Moving into higher education
Students in higher education are expected to develop in to independent learners. This may mean that you have to make changes to the way that you study. Being an independent learner involves:
- Studying outside of class For every hour that you have a timetabled class expect to spend three hours in private study.
- Managing your own time You’ll have to find a balance between study, family, paid work and any other commitments. Attendance at classes and adequate private study is needed if you want to pass the course so make sure you’re not taking on too much.
- Reading widely Read books and articles that are not on the reading list and use the information you find to expand your knowledge and help you with assessments.
- Writing your own notes Not all of the information you need for your course will necessarily be found on hand-outs or in the course text books. You should expect to write notes in lessons, and take notes from any books you read.
- Finding out, not expecting to be told At UHI students are treated like the adults that they are, so staff won’t necessarily remind you of any deadlines or nag you if you haven’t handed things in on time. All the information you need will be in your course handbook.
- Learning, not being taught.
How is my course organised?
HNC and HND courses
Over 65% of our students are currently studying for higher national awards (HNC and HND). The UHI policy is to seek to join up our awards wherever possible with direct entry from an HNC into the second year and from an HND into the third year of related degree. In some cases HNC and HND courses provide years one and two of degree courses.
How it works
- HN programmes are made up of elements called units. Each unit is usually worth between one and three credits.
- Students require 12 credits to achieve an HNC. HNC courses are usually made up of around 10 units.
- Students require 30 credits to achieve an HND. HND courses are usually made up of around 22 units.
- Some units are core, and must be taken; others are optional.
Length of study
- HNC – one year full time
- HND – two years full time
CertHE, DipHE, BA, BSc, BEng and Honours degrees
UHI undergraduate degrees cover a wide range of subjects. Students who do not wish to commit themselves to three or four years of study at the outset may enrol for a certificate or diploma in higher education (CertHE or DipHE) as an alternative.
How it works
- An academic year consists of two semesters.
- Full-time students usually study four modules per semester; eight modules per year.
- Some modules are core, and must be taken; others are optional.
- Some courses offer module streams that can help you build a specialism in your subject area.
- Others offer a free elective - a module from outwith your subject area.
- Most include a module devoted to developing an independent project.
Length of study
- CertHE – one year full time
- DipHE – two years full time
- BA/BSc – three years full time
- Honours – four years full time
How much study is expected?
Whether HN or degree level, should take around 1200 hours per year to complete. This includes any teaching and assessment time (contact hours) as well as time spent in private study and preparing for assessments. Although contact hours can be low, signing up for a full-time course really does mean full-time study; you should expect to spend between 35 and 40 hours per week on your full-time course.

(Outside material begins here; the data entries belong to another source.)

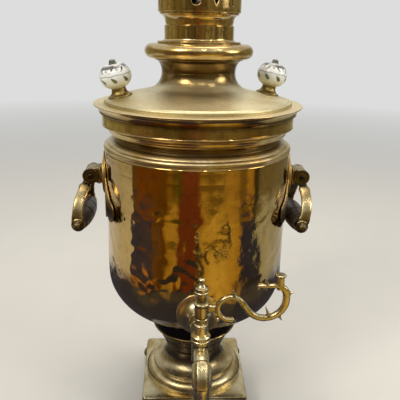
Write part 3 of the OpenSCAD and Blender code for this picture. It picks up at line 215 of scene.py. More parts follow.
# ---- finishes ----
def spun_brass(
    node, place, clean="brass", tarnish=0.4, brightness=0.4, rough=(0.2, 0.13), dust=0.0, soot=(), grime=(), flue=False
):
    """Sheet brass spun on a lathe, long polished and handled: fine rings round the axis, amber clouds of tarnish."""
    broad = cloud(node, place, 46, detail=4, distortion=0.6, stretch=(1, 1, 0.55))
    fine = cloud(node, place, 7, detail=5, roughness=0.65)
    wear = cloud(node, place, 2.2)
    # A lathe's rings, usually some 0.2 mm apart, are too fine to show, so they are drawn coarser, at 0.9 mm
    rings = cloud(node, place, 0.9, detail=2, stretch=(0.02, 0.02, 1))
    heights = [(rings, 0.008), (wear, 0.006)]
    gloss = node("MapRange", broad, 0.3, 0.7, *rough)
    metal = 1.0
    tint = node("Mix", node("MapRange", broad, 0.36 - 0.1 * brightness, 0.62), "amber", clean)
    tint = node("Mix", node("MapRange", fine, 0.52, 0.72, 0.0, tarnish), tint, "umber")
    # Painted shade: each span darkens the brass towards brown, in a crease or join between pieces
    for span_mm in grime:
        tint = height_blend(node, place, tint, "umber", span_mm)
    if flue:
        # The inside of the crown is black from the smoke
        outward = node("VectorMath", place, (1, 1, 0), operation="MULTIPLY")
        outward = node("VectorMath", node("TexCoord", out="Normal"), outward, operation="DOT_PRODUCT")
        tint = node("Mix", node("MapRange", outward, 0.0, -0.02, 0.0, 0.95), tint, "#2a2826")
    if dust:
        # A dusty film and a painted sheen lie on what faces up: paler there, and matt
        up = node("SeparateXYZ", node("TexCoord", out="Normal"), out="Z")
        facing_up = node("MapRange", up, 0.25, 0.9, 0.0, dust)
        tint = node("Mix", facing_up, tint, "dulled")
        gloss = node("Math", facing_up, 0.36, gloss, operation="MULTIPLY_ADD")
    if soot:
        # The round underside is brown black: partly from years over charcoal, partly a painted reflection of a dark
        # table
        # Its ragged edge dips at the sides, and this dip is painted reflection alone
        middle, side, dip, fray = 45 * MM, 85 * MM, 22 * MM, 50 * MM
        height = node("SeparateXYZ", place, out="Z")
        aside = node("Math", node("SeparateXYZ", place, out="X"), operation="ABSOLUTE")
        aside = node("MapRange", aside, middle, side, 0.0, -dip)
        ragged = node("Math", broad, fray, aside, operation="MULTIPLY_ADD")
        level = node("Math", height, ragged, operation="ADD")
        dark_underside = node("MapRange", level, soot[0] * MM + fray / 2, soot[1] * MM + fray / 2, 0.9, 0.0)
        tint = node("Mix", dark_underside, tint, "scorched")
        metal = node("Math", dark_underside, -0.35, 1.0, operation="MULTIPLY_ADD")
        # Dents beaten out by hand leave swells, small facets and crinkles, fully so from 236 mm down
        lower = node("MapRange", height, 272 * MM, 236 * MM)
        swell = cloud(node, place, 24, detail=1, distortion=0.6)
        facets = {"Vector": place, "Scale": 1 / (13 * MM), "Smoothness": 0.5}
        facets = node("TexVoronoi", named=facets, out="Distance", feature="SMOOTH_F1")
        patch = node("MapRange", cloud(node, place, 60, detail=1), 0.45, 0.6)
        crinkle = node("Math", cloud(node, place, 6, distortion=1.2), patch, operation="MULTIPLY")
        for lumps, depth in ((swell, 1.7), (facets, 0.35), (crinkle, 0.22)):
            heights.append((node("Math", lumps, lower, operation="MULTIPLY"), depth))
    end_finish(node, tint, gloss, heights, metal)


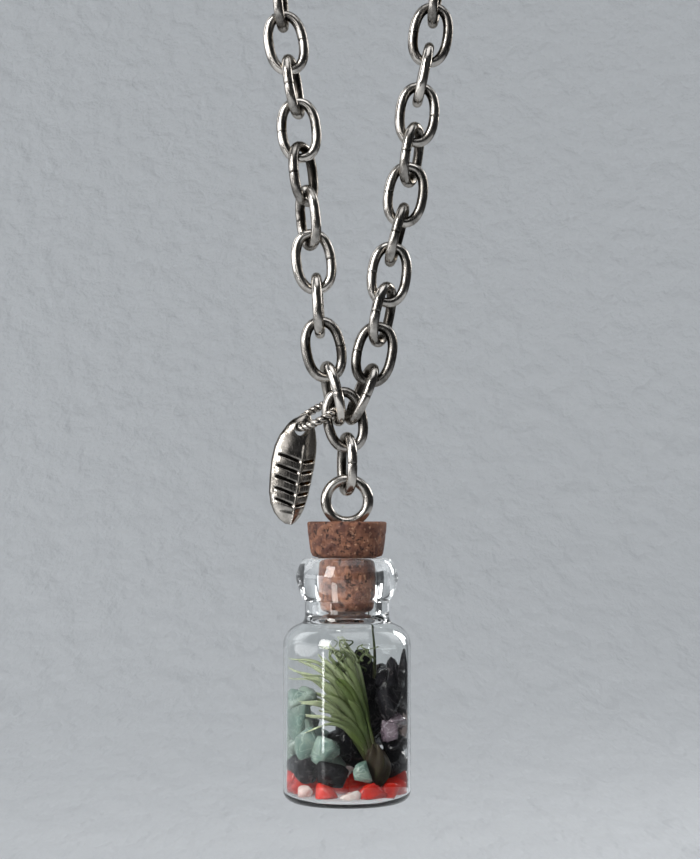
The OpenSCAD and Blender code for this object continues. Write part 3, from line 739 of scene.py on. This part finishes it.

Structured part-time courses
Usually involve half the number of modules or units as full time courses, so should take around 600 hours per year to complete. If you are studying a structured part time course expect to spend around 18 hours per week on your course.
Unstructured part-time courses
Do not have a fixed number of modules or units per year as they allow students the flexibility to study at their own rate. If you are studying on an unstructured part time course you should expect to spend 6-10 hours per week on each HN unit or degree module that you are studying.
Most of the time you spend on your course will be spent in private study. This will involve activities such as:
- Writing up notes from lectures, practicals and seminars
- Reading in preparation for lectures, practicals and seminars
- Preparing for assessments (exam revision and essay and report writing)
Because of this split between contact hours and study hours, many UHI students have enough time to work while they study. These students might have jobs during normal working hours and study on days off and during the evenings and weekends. Splitting your time between work and study in this way requires a lot of organisation and discipline. You have to be prepared so you know when work on your course will be at its most intense, such as in the run up to an assessment. You also have to motivate yourself to study when you may be tired after a day at work. Combining study and paid work makes for a busy life, but the rewards are all worth it!